Phoenix Equipement, la start-up isarienne dans la défense qui promeut le « made in France »
La start-up, installée à Venette, propose des équipements individuels adaptés aux besoins des militaires et des forces de l’ordre. Avec un objectif : concevoir et fabriquer en France un produit de qualité.
Surmonter les obstacles, Franck Bourdelle en a l’habitude. Au sens propre, au travers de son expérience de plusieurs années au sein de la réserve de l’armée de terre. Mais également au sens figuré, tant la création de son entreprise - en 2019, Phoénix Equipement basée à Venette - a rencontré d’imprévus, petits et grands.
« Depuis des années, la France accuse un retard dans le domaine des équipements individuels militaires et des forces de l’ordre. Nous voulons participer à combler ce retard en proposant des équipements individuels adaptés aux besoins et produits en France, avec des matières de qualité, souvent recyclables et toujours traçables », explique Franck Bourdelle, épaulé, depuis décembre 2021, par Thibaud Mennesson, ayant également plusieurs expériences au sein de l’armée, qui a pris la suite d’un premier associé.

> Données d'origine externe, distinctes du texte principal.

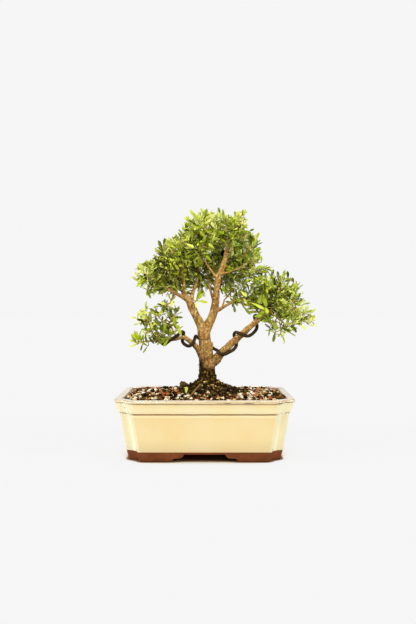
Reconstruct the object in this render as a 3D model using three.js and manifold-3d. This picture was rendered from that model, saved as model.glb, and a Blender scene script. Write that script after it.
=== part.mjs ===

Parmi les innovations de l’entreprise, Crokyd™ est un crochet permettant d’attacher et de sécuriser ses clés et petits objets à une ceinture, une sangle ou un vêtement. Ou encore le Beltaptor™, un adaptateur de ceinture pour poches. L’entreprise travaille également sur les motifs de camouflages, et fait de la recherche et développement pour les entreprises et les institutions selon leurs besoins.
La difficulté à trouver des financeurs
L’aventure débute en 2016 avec une participation au concours Mode Défense dans la catégorie "treillis du futur". « J’ai présenté une idée de motif de camouflage, c’est un sujet qui m’intéresse depuis longtemps à titre personnel », explique Franck Bourdelle. La proposition est remarquée. Même si elle n’aboutit pas en tant que telle, « il est très complexe de modifier l’uniforme d’une armée complète ». Cela permet à Franck Bourdelle d’intégrer, en 2018, le très prestigieux Label Generate du Gicat parrainant des start-ups œuvrant dans le secteur de la défense et de la sécurité. Il faut dire qu’il a de nombreuses idées à développer ! « J’étais déjà auto-entrepreneur et je travaillais sur des modifications d’équipements », poursuit-il.
Le jury qui examine le dossier de Franck Bourdelle compte parmi ses membres Emmanuel Chiva, directeur de l'Agence de l'innovation de défense. « Là, la récréation était finie, j’ai compris que le bricolage dans le garage ce n’était plus possible ! Je suis parti à la recherche d’un associé et j’ai créé une SAS », résume, avec humour le chef d’entreprise.
La recherche de financements s’avère complexe, les banques tout comme les business Angels sont frileux, malheureusement un constat récurrent pour les start-ups de la défense et de la sécurité. Ce qui conduira Franck Bourdelle à témoigner devant des membres de la Commission Défense de l’Assemblée nationale à ce sujet. « Cela a permis une réaction en chaîne qui a abouti la création de fonds d’investissements spécifiques, mais il a fallu deux ans ».
Face au Covid
Ce qui n’empêche pas Phoenix Equipement d’avancer… pour faire face au Covid en 2020. À cette époque, pas si lointaine, l’entreprise décide d’être solidaire tout en démontrant son savoir-faire et sa réactivité. Elle met au point bénévolement, dans des délais très courts, les seules visières retenues par l’appel à projets français officiel du service de santé des armées, dont elle imprime des milliers exemplaires gracieusement. Un crochet d’hygiène est également mis au point, pour ouvrir les portes, fenêtres… sélectionné par l'Armée de Terre pour être imprimé selon les besoins, en interne. « Il a été imprimé près de 6 000 fois par l’armée et plus de 5 000 fois par des tiers », souligne Franck Bourdelle.
Dernier succès en date, l’entrée dans le programme Centurion, l’année dernière, porté par le ministère des Armées, visant à favoriser l’innovation au combat. En 2021 toujours, un ampoulier a été développé pour répondre aux besoins militaires. Si les idées, les compétences et la réactivité de la start-up sont démontrées, il lui reste à faire la différence face à une concurrence effrénée. « Sur un appel d’offres, où nous avions cinq concurrents étrangers, nous avons obtenu la meilleure note technique et la plus mauvaise note pour le prix. Nous étions 4,3 fois plus chers que le concurrent étranger, le plus cher dont le travail de conception a une douzaine d’années », constate Franck Bourdelle. Lequel regrette que les enjeux d’une fabrication nationale soient encore si mal appréhendés pour les équipements individuels, en pratique, dans ce secteur sensible.